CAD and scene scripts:
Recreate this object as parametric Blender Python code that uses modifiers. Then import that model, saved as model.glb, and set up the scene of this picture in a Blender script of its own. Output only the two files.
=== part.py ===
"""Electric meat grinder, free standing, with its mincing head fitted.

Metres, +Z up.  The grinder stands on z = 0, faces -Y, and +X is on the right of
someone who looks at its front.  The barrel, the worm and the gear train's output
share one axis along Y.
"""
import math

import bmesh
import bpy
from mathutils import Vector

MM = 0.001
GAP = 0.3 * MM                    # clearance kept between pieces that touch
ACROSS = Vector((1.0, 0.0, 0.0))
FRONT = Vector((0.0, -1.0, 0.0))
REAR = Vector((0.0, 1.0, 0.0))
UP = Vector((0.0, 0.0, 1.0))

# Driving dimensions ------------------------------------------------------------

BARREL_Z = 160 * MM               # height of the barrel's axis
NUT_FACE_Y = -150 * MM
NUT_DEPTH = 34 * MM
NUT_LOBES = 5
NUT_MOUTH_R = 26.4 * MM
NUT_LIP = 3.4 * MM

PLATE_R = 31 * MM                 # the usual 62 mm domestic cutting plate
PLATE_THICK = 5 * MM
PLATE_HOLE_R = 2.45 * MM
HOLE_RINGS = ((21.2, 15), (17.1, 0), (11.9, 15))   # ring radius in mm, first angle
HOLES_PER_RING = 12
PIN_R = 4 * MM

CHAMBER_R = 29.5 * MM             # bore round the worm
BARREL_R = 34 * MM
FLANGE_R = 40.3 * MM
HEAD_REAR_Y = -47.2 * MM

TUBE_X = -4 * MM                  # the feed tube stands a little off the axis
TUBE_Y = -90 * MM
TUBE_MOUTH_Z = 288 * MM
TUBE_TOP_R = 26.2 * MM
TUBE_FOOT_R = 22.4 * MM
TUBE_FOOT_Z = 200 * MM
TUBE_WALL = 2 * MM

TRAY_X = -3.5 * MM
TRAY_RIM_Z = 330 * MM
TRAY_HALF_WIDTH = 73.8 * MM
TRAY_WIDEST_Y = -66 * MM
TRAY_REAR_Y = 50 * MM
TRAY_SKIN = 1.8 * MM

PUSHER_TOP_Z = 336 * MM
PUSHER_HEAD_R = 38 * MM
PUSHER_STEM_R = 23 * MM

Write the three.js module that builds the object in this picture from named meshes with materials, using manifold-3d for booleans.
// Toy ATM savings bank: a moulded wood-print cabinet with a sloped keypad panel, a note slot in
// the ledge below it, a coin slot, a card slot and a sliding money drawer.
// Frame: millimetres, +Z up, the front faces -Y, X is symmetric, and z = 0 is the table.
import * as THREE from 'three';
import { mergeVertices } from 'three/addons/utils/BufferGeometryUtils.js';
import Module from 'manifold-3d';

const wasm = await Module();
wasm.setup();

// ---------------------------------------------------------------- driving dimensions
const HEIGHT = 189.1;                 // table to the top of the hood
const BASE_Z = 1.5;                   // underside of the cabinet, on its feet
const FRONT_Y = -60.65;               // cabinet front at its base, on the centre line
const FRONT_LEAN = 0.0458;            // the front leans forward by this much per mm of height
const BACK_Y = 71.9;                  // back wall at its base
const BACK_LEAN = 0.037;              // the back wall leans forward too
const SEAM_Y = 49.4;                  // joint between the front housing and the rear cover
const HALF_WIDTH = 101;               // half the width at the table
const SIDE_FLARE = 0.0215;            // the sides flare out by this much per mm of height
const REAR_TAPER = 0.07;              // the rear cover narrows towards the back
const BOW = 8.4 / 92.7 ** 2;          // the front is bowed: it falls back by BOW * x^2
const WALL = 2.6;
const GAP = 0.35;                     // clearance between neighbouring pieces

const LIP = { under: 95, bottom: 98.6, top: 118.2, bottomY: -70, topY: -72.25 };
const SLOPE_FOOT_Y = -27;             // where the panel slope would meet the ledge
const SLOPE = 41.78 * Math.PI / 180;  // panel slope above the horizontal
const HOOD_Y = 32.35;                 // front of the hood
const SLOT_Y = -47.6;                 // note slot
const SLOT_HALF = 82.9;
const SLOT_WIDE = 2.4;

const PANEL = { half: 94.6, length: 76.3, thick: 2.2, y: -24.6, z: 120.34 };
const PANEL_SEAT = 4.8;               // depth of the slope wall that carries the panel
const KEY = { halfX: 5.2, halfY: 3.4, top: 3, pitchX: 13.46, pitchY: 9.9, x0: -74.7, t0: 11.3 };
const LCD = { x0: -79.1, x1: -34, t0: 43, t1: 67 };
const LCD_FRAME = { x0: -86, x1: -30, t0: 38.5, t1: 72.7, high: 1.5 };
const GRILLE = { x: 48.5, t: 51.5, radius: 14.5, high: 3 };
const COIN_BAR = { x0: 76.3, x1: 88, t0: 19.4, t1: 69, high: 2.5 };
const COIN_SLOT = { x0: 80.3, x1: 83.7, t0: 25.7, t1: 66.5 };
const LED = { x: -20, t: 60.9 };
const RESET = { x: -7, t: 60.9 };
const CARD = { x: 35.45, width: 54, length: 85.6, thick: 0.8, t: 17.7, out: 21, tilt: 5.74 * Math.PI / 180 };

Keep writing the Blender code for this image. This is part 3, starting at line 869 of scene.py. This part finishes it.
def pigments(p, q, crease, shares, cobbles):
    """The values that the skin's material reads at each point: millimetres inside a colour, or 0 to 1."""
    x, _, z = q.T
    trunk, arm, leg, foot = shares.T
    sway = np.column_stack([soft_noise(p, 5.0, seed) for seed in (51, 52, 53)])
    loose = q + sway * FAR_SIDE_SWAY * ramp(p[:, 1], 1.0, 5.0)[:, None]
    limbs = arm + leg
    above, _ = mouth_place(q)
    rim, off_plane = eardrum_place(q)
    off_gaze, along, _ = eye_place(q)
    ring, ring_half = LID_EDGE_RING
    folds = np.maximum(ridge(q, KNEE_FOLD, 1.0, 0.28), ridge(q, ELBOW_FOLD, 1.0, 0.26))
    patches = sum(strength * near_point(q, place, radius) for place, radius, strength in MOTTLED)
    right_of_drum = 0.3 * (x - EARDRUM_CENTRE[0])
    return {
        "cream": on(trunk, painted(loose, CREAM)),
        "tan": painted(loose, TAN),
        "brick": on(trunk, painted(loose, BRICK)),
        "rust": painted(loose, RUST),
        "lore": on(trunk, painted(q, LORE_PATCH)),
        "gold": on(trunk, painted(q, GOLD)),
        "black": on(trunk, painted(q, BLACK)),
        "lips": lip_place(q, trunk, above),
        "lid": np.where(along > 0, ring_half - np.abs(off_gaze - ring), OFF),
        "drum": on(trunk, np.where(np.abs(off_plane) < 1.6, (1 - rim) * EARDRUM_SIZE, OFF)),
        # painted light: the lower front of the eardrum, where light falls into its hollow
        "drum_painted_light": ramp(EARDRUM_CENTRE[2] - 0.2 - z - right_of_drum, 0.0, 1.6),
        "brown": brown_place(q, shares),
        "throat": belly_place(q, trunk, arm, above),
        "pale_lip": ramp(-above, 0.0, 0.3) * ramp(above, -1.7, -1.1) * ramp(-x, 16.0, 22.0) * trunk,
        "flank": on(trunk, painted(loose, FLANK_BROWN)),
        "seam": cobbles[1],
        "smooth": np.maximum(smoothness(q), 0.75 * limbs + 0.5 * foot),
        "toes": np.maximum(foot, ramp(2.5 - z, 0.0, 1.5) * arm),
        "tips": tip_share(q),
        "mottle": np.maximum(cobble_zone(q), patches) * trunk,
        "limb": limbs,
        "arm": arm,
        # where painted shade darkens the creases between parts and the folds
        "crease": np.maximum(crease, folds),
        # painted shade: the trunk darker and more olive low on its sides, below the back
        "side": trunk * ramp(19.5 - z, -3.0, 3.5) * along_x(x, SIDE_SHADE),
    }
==
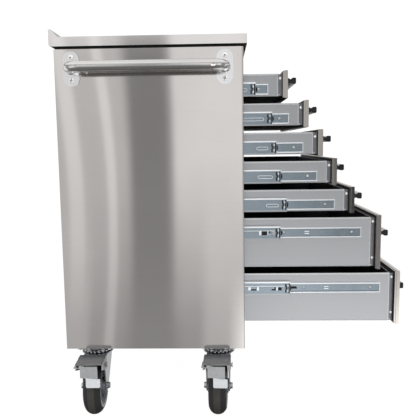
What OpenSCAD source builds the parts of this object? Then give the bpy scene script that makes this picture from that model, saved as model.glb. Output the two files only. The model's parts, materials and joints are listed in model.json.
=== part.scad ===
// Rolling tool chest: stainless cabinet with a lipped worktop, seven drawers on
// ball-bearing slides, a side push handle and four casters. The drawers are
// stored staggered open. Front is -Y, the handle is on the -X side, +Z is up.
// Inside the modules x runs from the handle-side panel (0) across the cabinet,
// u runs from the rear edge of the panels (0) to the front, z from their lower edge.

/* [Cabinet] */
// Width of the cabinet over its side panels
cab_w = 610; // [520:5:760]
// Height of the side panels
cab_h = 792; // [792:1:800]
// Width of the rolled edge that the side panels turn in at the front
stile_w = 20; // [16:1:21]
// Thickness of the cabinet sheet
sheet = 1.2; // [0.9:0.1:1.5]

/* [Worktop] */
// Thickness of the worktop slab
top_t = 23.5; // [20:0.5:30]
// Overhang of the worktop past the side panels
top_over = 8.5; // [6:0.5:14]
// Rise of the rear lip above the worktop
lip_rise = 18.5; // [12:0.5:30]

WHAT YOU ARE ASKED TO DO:
Give again, word for word, the lines starting at the line that has "Recreate this object" and ending at the line that has "mincing head fitted.", with both of those lines included and nothing else.

SOLUTION BELOW:
Recreate this object as parametric Blender Python code that uses modifiers. Then import that model, saved as model.glb, and set up the scene of this picture in a Blender script of its own. Output only the two files.
=== part.py ===
"""Electric meat grinder, free standing, with its mincing head fitted.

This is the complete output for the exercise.